Entries from a dataset

=======

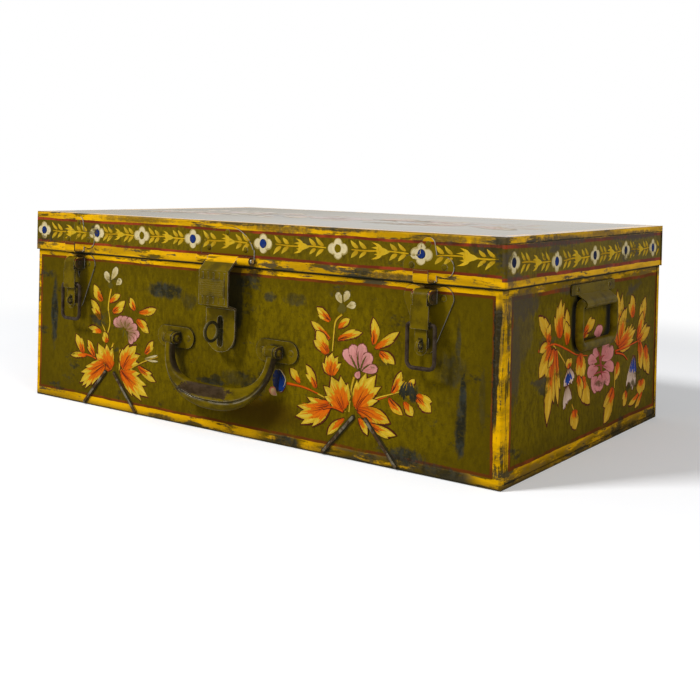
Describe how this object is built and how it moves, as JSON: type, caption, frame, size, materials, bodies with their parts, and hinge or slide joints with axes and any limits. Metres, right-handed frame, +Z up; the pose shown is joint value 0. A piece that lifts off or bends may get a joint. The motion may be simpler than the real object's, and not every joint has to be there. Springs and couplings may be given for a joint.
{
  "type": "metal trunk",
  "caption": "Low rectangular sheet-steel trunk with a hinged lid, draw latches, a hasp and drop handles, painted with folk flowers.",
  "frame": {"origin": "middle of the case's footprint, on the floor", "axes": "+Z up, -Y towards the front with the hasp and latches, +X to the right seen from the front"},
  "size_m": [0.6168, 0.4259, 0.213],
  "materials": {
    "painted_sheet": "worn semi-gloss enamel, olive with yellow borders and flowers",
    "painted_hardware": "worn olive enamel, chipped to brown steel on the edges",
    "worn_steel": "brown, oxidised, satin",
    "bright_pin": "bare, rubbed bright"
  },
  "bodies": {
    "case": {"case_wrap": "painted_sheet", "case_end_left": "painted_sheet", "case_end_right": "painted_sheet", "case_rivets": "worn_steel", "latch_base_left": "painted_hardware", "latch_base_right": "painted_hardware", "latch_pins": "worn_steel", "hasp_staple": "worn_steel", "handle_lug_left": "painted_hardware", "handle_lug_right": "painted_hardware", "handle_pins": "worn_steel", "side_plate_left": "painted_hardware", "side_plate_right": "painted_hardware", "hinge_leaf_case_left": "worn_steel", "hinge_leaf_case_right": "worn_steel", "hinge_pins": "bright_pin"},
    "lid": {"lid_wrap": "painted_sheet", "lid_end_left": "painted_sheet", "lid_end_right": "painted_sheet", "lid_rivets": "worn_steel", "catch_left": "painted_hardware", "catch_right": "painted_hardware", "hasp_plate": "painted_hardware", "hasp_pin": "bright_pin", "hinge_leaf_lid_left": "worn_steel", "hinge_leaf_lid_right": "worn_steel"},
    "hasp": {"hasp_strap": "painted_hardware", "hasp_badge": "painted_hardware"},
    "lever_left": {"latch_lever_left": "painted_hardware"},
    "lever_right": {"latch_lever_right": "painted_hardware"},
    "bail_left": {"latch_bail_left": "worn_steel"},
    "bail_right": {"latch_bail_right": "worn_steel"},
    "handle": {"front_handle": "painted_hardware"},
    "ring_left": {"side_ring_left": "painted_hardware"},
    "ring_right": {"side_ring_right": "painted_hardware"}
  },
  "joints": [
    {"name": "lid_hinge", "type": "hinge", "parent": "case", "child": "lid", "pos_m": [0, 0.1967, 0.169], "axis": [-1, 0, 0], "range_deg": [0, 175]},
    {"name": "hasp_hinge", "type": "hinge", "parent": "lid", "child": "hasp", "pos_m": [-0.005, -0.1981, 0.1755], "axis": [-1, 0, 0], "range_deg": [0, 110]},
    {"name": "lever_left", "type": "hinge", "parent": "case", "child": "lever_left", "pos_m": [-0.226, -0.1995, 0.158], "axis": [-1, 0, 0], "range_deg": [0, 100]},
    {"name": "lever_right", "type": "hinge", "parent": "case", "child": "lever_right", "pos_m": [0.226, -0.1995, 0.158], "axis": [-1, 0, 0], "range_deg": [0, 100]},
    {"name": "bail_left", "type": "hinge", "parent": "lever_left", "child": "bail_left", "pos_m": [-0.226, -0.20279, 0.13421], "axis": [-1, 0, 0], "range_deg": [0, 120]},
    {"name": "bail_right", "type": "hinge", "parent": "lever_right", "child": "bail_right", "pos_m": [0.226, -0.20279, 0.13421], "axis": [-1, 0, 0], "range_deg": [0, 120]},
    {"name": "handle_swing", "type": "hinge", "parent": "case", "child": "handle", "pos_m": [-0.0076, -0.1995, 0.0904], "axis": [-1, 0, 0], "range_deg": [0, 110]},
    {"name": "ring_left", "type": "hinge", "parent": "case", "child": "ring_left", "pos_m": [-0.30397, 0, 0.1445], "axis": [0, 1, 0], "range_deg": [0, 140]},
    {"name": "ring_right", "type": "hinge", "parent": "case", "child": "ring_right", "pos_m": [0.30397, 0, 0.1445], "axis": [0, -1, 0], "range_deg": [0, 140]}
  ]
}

=======

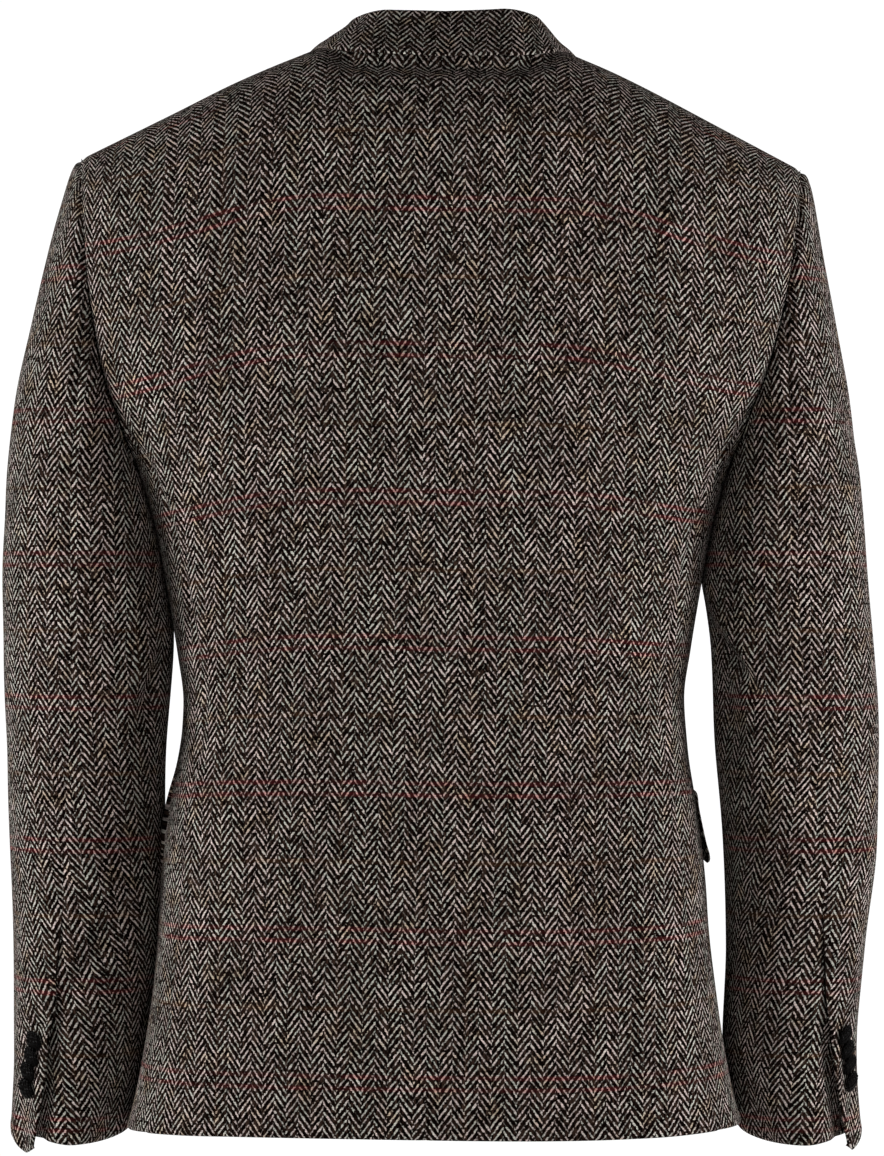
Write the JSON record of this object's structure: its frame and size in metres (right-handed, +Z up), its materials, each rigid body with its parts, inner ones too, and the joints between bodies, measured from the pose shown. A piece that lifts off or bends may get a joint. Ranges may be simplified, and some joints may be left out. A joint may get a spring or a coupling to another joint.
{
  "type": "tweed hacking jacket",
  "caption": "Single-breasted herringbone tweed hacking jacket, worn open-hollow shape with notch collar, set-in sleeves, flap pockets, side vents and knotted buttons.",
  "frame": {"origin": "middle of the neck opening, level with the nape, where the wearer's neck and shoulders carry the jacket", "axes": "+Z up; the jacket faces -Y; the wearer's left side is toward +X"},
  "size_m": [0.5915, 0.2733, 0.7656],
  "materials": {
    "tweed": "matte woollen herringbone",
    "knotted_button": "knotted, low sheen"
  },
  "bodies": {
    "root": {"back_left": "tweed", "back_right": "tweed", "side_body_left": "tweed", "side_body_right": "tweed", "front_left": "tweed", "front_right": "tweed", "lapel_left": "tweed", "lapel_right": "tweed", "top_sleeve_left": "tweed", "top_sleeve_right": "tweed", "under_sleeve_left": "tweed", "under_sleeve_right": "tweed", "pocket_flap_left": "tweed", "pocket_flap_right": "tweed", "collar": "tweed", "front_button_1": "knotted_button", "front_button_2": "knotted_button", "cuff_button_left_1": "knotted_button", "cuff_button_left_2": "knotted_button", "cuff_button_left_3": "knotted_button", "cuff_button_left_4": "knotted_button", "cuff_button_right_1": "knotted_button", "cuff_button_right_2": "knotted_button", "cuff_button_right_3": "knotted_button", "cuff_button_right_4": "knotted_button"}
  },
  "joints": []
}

=======

TASK INSTRUCTIONS:
Look through the entries above; copy each line where the string "caption" appears.

FINAL ANSWER:
Describe how this object is built and how it moves, as JSON: type, caption, frame, size, materials, bodies with their parts, and hinge or slide joints with axes and any limits. Metres, right-handed frame, +Z up; the pose shown is joint value 0. A piece that lifts off or bends may get a joint. The motion may be simpler than the real object's, and not every joint has to be there. Springs and couplings may be given for a joint.
  "caption": "Low rectangular sheet-steel trunk with a hinged lid, draw latches, a hasp and drop handles, painted with folk flowers.",
  "caption": "Single-breasted herringbone tweed hacking jacket, worn open-hollow shape with notch collar, set-in sleeves, flap pockets, side vents and knotted buttons.",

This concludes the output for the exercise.